2020: “Australia Day or dying in a ditch for January 26” (Pearls and Irritants):
The conservatives, it seems, are willing to die in a ditch for January 26th … In 1791 [actually 1803] Jeremy Bentham remarked that the failure to conclude treaties in Australia was a fatal mistake that would never be remedied … The most charitable interpretation we can make of those culture warriors who are determined to die in a ditch to defend the indefensible [Australia Day] is that they don’t really know much about Australian history.
2021: “Australian ‘patriots’ wrap themselves in the flag of a colony” (Pearls and Irritants):
“Jeremy Bentham observed that New South Wales had been annexed without any treaties with the First Nations. It was, he believed, an egregious fault that could never be remedied.”
Note how the politicised term “First Nations” has entered his vocabulary and been anachronistically applied to the past.
That same year, 2021, Reynolds published Truth-Telling: History, Sovereignty and the Uluru Statement and made a tone-deaf connection between Bentham in 1803 and the 1991 song “Treaty” by Yothu Yindi:
Almost no one appreciated that the absence of treaties [plural] in Australia had been noticed in the earliest colonial years, or that Jeremy Bentham had written about the matter 200 years before “Treaty” was composed and sung … Bentham’s prophecy that the failure to negotiate a treaty would be an incurable flaw runs like a dark stain through our history.
Henry Reynolds is always simplistic, always unreliable.

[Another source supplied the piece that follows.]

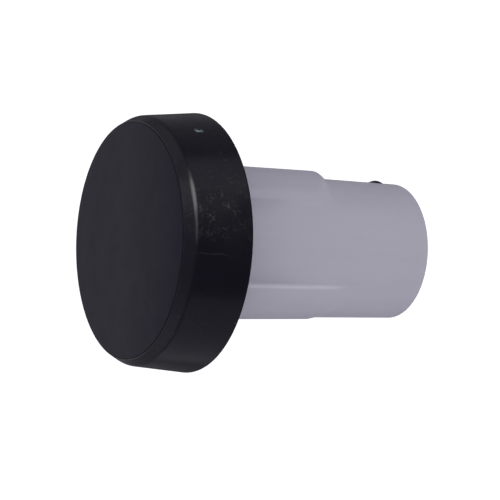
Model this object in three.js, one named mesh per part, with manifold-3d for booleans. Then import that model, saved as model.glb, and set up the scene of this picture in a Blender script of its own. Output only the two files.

Though his selection and use of sources is dazzlingly inept, his political objective is clear—the destruction of modern Australia and its replacement by Balkanised race states, an independent Torres Strait and an Aboriginal nation. His impressionable audience, beyond the admiring Writers Week ladies and website flirts, are youthful activists who dream of hate and are ready and more than willing to bring violence onto our streets. The dark stain he sees is not our history but the future he is wishing upon us—Australian blood which will be shed for his errors and fantasies.